## Task input
* BEGIN *

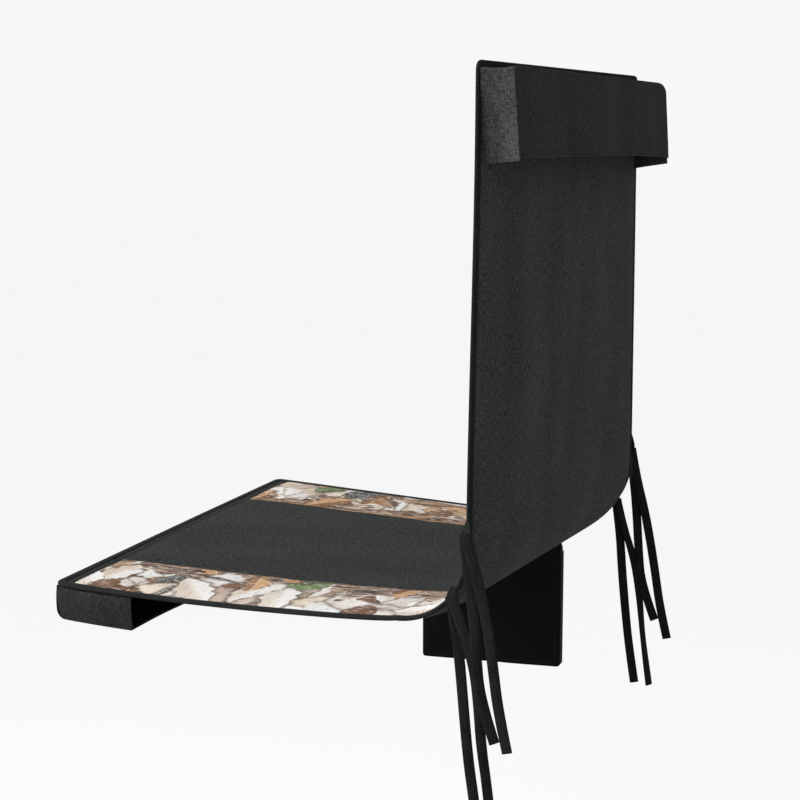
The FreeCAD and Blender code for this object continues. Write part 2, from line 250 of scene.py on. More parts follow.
class Dye:
    """One material under construction, with its Principled shader."""

    def __init__(self, name):
        self.material = bpy.data.materials.new(name)
        self.material.use_nodes = True
        self.tree = self.material.node_tree
        self.shader = self.tree.nodes["Principled BSDF"]

    def add(self, kind, settings=None, sockets=None, output=0):
        """One node: its settings first, then the values or links of its sockets."""
        node = self.tree.nodes.new(kind)
        for key, value in (settings or {}).items():
            if key == "stops":
                self.set_stops(node.color_ramp, value)
            else:
                setattr(node, key, value)
        for key, value in (sockets or {}).items():
            self.join(node.inputs[key], value)
        return Signal(self, node.outputs[output])

    def set_stops(self, ramp, stops):
        while len(ramp.elements) < len(stops):
            ramp.elements.new(0.5)
        for element, (position, colour) in zip(ramp.elements, stops):
            element.position = position
            element.color = (*colour, 1.0)

    def join(self, socket, value):
        if isinstance(value, Signal):
            self.tree.links.new(value.socket, socket)
        else:
            socket.default_value = value

    def weave_place(self):
        """The piece's own flat (u, v) place in metres, as a vector."""
        return self.add("ShaderNodeUVMap", {"uv_map": "weave"})

    def axes(self, vector):
        split = self.add("ShaderNodeSeparateXYZ", None, {0: vector})
        node = split.socket.node
        return [Signal(self, node.outputs[number]) for number in range(3)]

    def scaled(self, vector, along, across):
        """A vector with its two flat axes scaled apart."""
        factors = (along, across, along)
        return self.add("ShaderNodeVectorMath", {"operation": "MULTIPLY"}, {0: vector, 1: factors})

    def shifted(self, vector, shift):
        """A vector moved by a flat shift."""
        return self.add("ShaderNodeVectorMath", {"operation": "ADD"}, {0: vector, 1: (*shift, 0.0)})

    def object_place(self):
        """The place on the piece in its own object coordinates."""
        return self.add("ShaderNodeTexCoord", output=3)

    def noise(self, vector, scale, detail=2.0, rough=0.5, warp=0.0):
        return self.add("ShaderNodeTexNoise", {}, {
            "Vector": vector, "Scale": scale, "Detail": detail, "Roughness": rough, "Distortion": warp})

    def bend(self, vector, scale, reach):
        """The same place pushed about by a coloured noise, by up to the reach."""
        wander = self.noise(vector, scale, 3.0, 0.6).socket.node
        return self.add("ShaderNodeVectorMath", {"operation": "MULTIPLY_ADD"},
                        {0: Signal(self, wander.outputs[1]), 1: (reach, reach, 0), 2: vector})

    def blend(self, amount, first, second, kind="MIX"):
        """Mix of two colours."""
        return self.add("ShaderNodeMix", {"data_type": "RGBA", "blend_type": kind},
                        {0: amount, 6: first, 7: second}, output=2)

    def ramp(self, amount, stops, kind="LINEAR"):
        node = self.add("ShaderNodeValToRGB", {"stops": stops}, {0: amount})
        node.socket.node.color_ramp.interpolation = kind
        return node

    def finish(self, colour, rough, height=None, depth=0.0003, strength=1.0, **fixed):
        self.join(self.shader.inputs["Base Color"], colour)
        self.join(self.shader.inputs["Roughness"], rough)
        if height is not None:
            bump = self.add("ShaderNodeBump", {},
                            {"Strength": strength, "Distance": depth, "Height": height})
            self.join(self.shader.inputs["Normal"], bump)
        for name, value in fixed.items():
            self.shader.inputs[name.replace("_", " ")].default_value = value
        return self.material


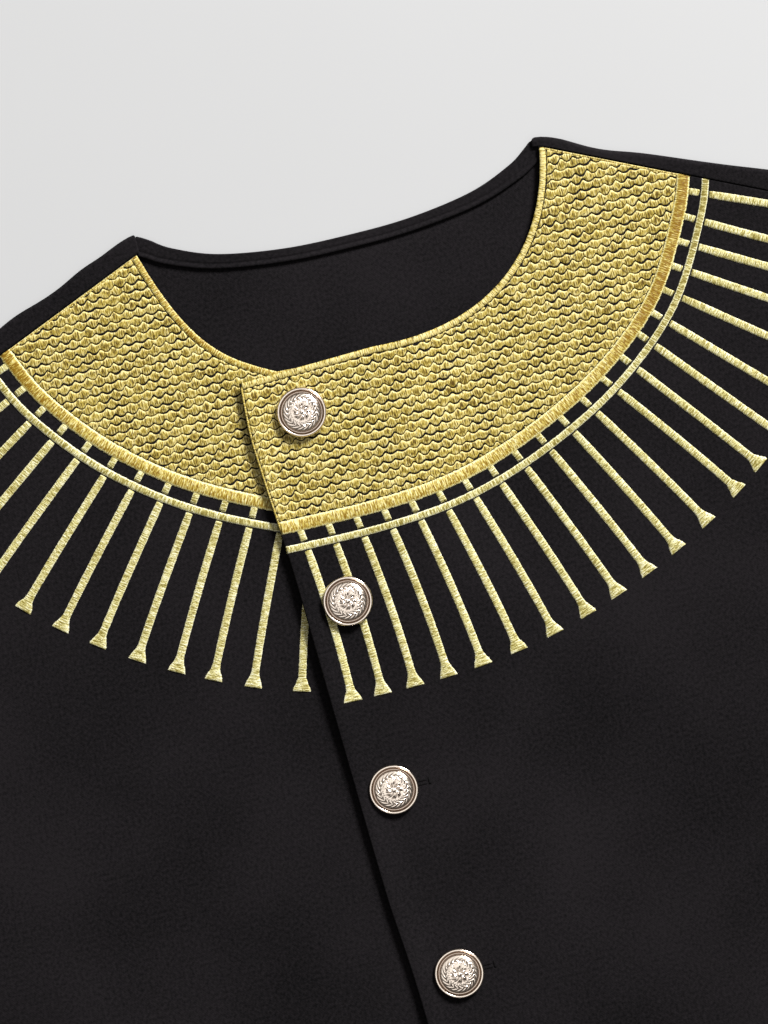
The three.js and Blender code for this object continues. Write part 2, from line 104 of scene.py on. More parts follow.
LYING_TURN = math.radians(13.7)
VIEW_CENTRE = (-0.0134, 0.2588)
VIEW_HEIGHT = 0.4711  # metres from the top of the picture to its bottom
VIEW_LEVEL = 0.005  # metres above the floor, where that height holds
LENS = 100.0
SENSOR = 36.0

camera_data = bpy.data.cameras.new("overhead")
camera_data.lens = LENS
camera_data.sensor_width = SENSOR
camera = stand("overhead", camera_data)
camera.location = (*VIEW_CENTRE, VIEW_LEVEL + VIEW_HEIGHT * LENS / SENSOR)
camera.rotation_euler = (0, 0, -LYING_TURN)
bpy.context.scene.camera = camera


def softbox(name, place, aim, size, power):
    """A square area light at place, turned to face aim."""
    data = bpy.data.lights.new(name, "AREA")
    data.size = size
    data.energy = power
    lamp = stand(name, data)
    lamp.location = place
    way = np.array(aim, float) - np.array(place, float)
    tilt = math.acos(-way[2] / np.linalg.norm(way))
    lamp.rotation_euler = (tilt, 0, math.atan2(way[0], -way[1]) + math.pi)
    return lamp


softbox("key_softbox", (3.6, 4.0, 3.4), (0, 0.2, 0), 1.7, 730)
# a white card overhead, there for the polished buttons to mirror: it lights nothing else
card = softbox("ceiling_card", (-0.7, 0.85, 2.3), (-0.7, 0.84, 0), 4.4, 46)
mirrors = bpy.data.collections.new("mirrors_the_card")
card.light_linking.receiver_collection = mirrors

world = bpy.data.worlds.new("studio")
bpy.context.scene.world = world
world.use_nodes = True
sky = world.node_tree
# A white ceiling that falls off to dark walls, so that polished metal has something dark to reflect.
direction = add(sky, "SeparateXYZ", {0: add(sky, "TexCoord")})
ceiling = add(sky, "ValToRGB", {0: direction.outputs["Z"]})
stops = ceiling.color_ramp.elements
stops[0].position, stops[0].color = 0.1, (0.045, 0.035, 0.028, 1)
stops[1].position, stops[1].color = 0.85, (1, 1, 1, 1)
stops.new(0.6).color = (0.24, 0.22, 0.2, 1)
sky.links.new(ceiling.outputs[0], sky.nodes["Background"].inputs[0])
sky.nodes["Background"].inputs[1].default_value = 0.4
# colours come out as the plain sRGB they are given in
bpy.context.scene.view_settings.view_transform = "Standard"

# ---- Back ----
# One width of black suiting. It lies flat, rolls forward over each shoulder and ends at a seam on the
# front, so the shoulder seam shows a strip of the back. Drafted in millimetres from the shoulder line down.

CLOTH = 1.3  # thickness of the cloth
SEAM_GAP = 0.3
FRONT_LEVEL = 3.2  # height of the fronts' underside
LENGTH = 818.0
NECK_HALF, NECK_TOP = 95.5, 2.3
SHOULDER_HALF = 245.0
SHOULDER_SLOPE = math.radians(22)
SEAM_LEFT = (4.2, math.radians(24.8))  # the shoulder seam's drop below the fold at the neck, and its slope
SEAM_RIGHT = (8.8, math.radians(22.8))
UNDERARM = np.array((282.0, -290.0))
HEM_CORNER = np.array((300.0, -LENGTH))
LIFT_Y = (LENGTH - NECK_TOP) / 2  # the drafting origin is the shoulder line, the part's is its middle
LIP = np.array((0.12, 0.35, 0.7))  # steps in from a cut edge over which the cloth rounds off
WELD = 2e-7  # metres, the distance at which points count as one


def bezier(a, b, c, d, steps=60):
    """Points of a cubic Bezier curve: its corners weighted by (1-t)^3, 3t(1-t)^2, 3t^2(1-t) and t^3."""
    t = np.linspace(0, 1, steps)[:, None]
    corners = [np.array(p, float) for p in (a, b, c, d)]
    weights = ((1 - t) ** 3, 3 * t * (1 - t) ** 2, 3 * t**2 * (1 - t), t**3)
    return sum(w * p for w, p in zip(weights, corners))


def spline(points, steps=40):
    """A smooth line through points: between two of them each piece is a cubic whose slope at a point is half
    the step from its last neighbour to its next one (Catmull-Rom)."""
    p = np.array(points, float)
    p = np.concatenate([p[:1], p, p[-1:]])
    t = np.linspace(0, 1, steps, endpoint=False)[None, :, None]
    a, b, c, d = (p[k : len(p) - 3 + k, None] for k in range(4))
    s0, s1 = (c - a) / 2, (d - b) / 2
    body = (2 * b - 2 * c + s0 + s1) * t**3 + (3 * c - 3 * b - 2 * s0 - s1) * t**2 + s0 * t + b
    return np.concatenate([body.reshape(-1, 2), p[-1:]])


def lengths(line):
    """Distance along a line at each of its points."""
    return np.r_[0, np.cumsum(np.linalg.norm(np.diff(line, axis=0), axis=1))]


def walk(line, at):
    """The points of a line at the given distances along it, straight between its own points."""
    run = lengths(line)
    return np.stack([np.interp(at, run, line[:, k]) for k in range(line.shape[1])], axis=-1)


def smooth(t):
    """0 below 0, 1 above 1, and 3t^2 - 2t^3 between."""
    t = np.clip(t, 0, 1)
    return t * t * (3 - 2 * t)


def shoulder_y(x):
    """Level of the pressed fold at the shoulder: a straight slope down from the neck."""
    return NECK_TOP - (np.abs(x) - NECK_HALF) * math.tan(SHOULDER_SLOPE)


def seam_y(x):
    """Level of the shoulder seam on the front: a steeper straight slope, lower on the wearer's right."""
    drop, slope = (np.where(x > 0, left, right) for left, right in zip(SEAM_LEFT, SEAM_RIGHT))
    return NECK_TOP - drop - (np.abs(x) - NECK_HALF) * np.tan(slope)


def fold_wander(x):
    """How far the pressed shoulder fold strays from its straight line: a few soft bumps a millimetre high."""
    bumps = ((104, 9, 1.2), (-104, 9, 1.1), (124, 12, -1.2), (-122, 9, 1.3), (-158, 12, 1.6), (200, 18, 0.8))
    return sum(height * np.exp(-(((x - at) / width) ** 2)) for at, width, height in bumps)


def stations(spans, step):
    """Distances along a line made of spans: even steps that meet every joint, and close steps at its ends."""
    ends = np.r_[0, np.cumsum(spans)]
    counts = [max(2, int(round(span / step)) + 1) for span in spans]
    even = [np.linspace(a, b, count) for a, b, count in zip(ends[:-1], ends[1:], counts)]
    return np.unique(np.concatenate([*even, LIP, ends[-1] - LIP]).round(6))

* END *

Copy, please, exactly the lines that start at the first line of the data and end at the line containing "return Signal(self, node.outputs[output])", both kept and no others.

## Output for this task
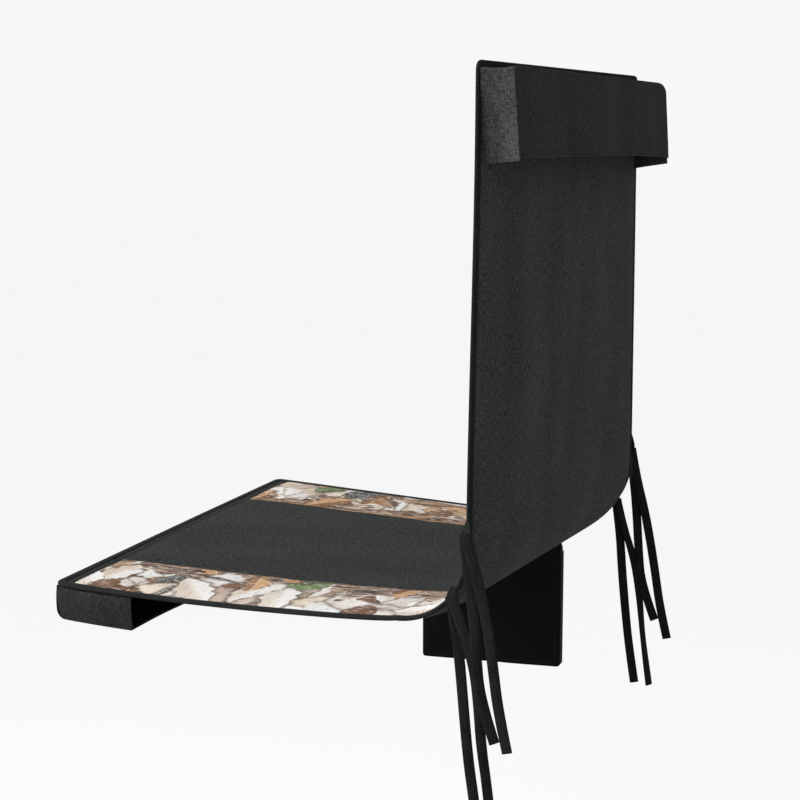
The FreeCAD and Blender code for this object continues. Write part 2, from line 250 of scene.py on. More parts follow.
class Dye:
    """One material under construction, with its Principled shader."""

    def __init__(self, name):
        self.material = bpy.data.materials.new(name)
        self.material.use_nodes = True
        self.tree = self.material.node_tree
        self.shader = self.tree.nodes["Principled BSDF"]

    def add(self, kind, settings=None, sockets=None, output=0):
        """One node: its settings first, then the values or links of its sockets."""
        node = self.tree.nodes.new(kind)
        for key, value in (settings or {}).items():
            if key == "stops":
                self.set_stops(node.color_ramp, value)
            else:
                setattr(node, key, value)
        for key, value in (sockets or {}).items():
            self.join(node.inputs[key], value)
        return Signal(self, node.outputs[output])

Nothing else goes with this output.